■ **Objective**
Determine the number of lines in these entries that hold the word "this". Give the number and nothing more.

(Part of a data file)
○ ○ ○ ○

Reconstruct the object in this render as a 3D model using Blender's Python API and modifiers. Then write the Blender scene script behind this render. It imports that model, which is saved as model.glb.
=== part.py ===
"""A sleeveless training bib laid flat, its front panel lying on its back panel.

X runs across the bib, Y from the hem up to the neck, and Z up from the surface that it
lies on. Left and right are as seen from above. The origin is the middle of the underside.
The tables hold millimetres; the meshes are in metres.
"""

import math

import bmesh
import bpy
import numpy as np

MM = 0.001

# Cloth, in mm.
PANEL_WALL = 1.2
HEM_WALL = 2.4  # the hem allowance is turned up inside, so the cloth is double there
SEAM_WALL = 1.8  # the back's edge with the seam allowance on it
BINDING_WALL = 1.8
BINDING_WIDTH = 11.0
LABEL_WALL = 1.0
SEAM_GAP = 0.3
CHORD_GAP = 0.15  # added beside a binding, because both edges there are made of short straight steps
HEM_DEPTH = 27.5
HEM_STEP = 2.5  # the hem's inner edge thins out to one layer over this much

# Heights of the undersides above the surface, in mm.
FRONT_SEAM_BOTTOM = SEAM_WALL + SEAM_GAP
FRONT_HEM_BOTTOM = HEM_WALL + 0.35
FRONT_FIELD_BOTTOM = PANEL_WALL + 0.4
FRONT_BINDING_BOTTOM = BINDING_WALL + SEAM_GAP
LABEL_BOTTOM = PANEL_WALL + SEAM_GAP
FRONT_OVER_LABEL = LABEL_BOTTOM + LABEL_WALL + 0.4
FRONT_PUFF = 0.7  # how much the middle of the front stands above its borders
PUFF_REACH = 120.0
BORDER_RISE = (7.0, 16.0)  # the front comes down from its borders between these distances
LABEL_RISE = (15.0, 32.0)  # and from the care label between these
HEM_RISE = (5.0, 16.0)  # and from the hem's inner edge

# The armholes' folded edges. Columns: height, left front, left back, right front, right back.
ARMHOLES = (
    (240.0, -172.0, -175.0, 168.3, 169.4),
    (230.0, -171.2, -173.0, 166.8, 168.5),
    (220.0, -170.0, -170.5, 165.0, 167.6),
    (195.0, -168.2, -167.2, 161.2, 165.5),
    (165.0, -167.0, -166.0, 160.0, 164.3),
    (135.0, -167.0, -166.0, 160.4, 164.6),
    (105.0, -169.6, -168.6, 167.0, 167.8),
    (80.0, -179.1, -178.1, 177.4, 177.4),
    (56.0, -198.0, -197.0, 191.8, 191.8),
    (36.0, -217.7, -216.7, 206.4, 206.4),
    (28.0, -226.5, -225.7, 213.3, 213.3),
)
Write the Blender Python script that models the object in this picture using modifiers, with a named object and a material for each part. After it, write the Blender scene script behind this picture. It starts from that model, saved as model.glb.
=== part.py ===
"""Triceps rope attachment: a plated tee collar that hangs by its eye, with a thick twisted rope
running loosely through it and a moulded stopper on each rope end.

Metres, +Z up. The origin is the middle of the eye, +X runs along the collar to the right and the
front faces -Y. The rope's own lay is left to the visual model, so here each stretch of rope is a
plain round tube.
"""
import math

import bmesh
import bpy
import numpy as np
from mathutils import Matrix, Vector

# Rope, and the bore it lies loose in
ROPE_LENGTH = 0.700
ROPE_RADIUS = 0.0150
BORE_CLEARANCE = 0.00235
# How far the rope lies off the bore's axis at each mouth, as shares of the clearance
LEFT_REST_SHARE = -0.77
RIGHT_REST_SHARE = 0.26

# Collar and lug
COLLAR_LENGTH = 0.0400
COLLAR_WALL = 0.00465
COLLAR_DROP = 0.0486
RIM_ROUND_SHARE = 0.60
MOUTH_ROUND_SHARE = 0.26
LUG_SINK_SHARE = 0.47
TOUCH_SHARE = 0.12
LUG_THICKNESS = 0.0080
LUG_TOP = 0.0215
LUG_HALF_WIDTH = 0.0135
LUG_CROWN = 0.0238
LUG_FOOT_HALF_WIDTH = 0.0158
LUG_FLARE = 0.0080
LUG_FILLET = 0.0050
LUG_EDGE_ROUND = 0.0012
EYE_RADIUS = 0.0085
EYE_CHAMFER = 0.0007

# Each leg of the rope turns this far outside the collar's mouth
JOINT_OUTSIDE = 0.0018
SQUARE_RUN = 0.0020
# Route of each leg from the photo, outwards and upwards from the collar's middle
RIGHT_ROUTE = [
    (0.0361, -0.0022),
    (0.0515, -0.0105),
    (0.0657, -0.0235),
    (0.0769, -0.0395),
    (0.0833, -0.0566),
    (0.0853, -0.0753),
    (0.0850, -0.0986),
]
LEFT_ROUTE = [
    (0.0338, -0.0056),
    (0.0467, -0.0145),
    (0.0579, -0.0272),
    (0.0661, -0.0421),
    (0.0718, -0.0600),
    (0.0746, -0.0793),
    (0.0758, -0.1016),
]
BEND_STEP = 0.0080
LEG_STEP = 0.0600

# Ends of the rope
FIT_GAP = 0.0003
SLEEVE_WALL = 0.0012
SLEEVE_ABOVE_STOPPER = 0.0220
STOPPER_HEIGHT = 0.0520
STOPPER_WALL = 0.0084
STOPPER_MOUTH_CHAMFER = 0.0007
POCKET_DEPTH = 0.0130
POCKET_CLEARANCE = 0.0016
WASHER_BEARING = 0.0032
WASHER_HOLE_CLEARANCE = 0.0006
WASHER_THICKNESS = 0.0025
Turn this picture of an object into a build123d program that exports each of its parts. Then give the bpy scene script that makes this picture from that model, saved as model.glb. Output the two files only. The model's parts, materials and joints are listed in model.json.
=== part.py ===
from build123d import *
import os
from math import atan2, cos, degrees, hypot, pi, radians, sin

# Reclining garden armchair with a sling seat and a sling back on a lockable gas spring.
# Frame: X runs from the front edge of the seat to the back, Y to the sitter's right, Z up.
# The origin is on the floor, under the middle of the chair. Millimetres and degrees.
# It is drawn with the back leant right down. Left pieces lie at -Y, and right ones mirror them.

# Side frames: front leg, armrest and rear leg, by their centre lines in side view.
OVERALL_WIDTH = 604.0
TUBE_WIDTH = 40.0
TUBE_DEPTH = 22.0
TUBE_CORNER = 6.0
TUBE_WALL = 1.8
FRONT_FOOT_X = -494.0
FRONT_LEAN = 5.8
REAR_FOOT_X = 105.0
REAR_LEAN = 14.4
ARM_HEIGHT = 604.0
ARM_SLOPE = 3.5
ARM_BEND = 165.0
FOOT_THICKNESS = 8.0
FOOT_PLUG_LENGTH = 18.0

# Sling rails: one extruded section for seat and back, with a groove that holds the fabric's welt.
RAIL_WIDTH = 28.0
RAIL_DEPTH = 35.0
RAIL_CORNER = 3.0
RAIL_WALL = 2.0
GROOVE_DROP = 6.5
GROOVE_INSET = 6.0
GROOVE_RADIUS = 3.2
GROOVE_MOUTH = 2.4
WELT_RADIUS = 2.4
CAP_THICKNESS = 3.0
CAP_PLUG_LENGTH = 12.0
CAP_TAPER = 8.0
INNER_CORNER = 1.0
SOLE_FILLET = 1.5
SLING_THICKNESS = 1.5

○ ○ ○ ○

■ **Final result**
5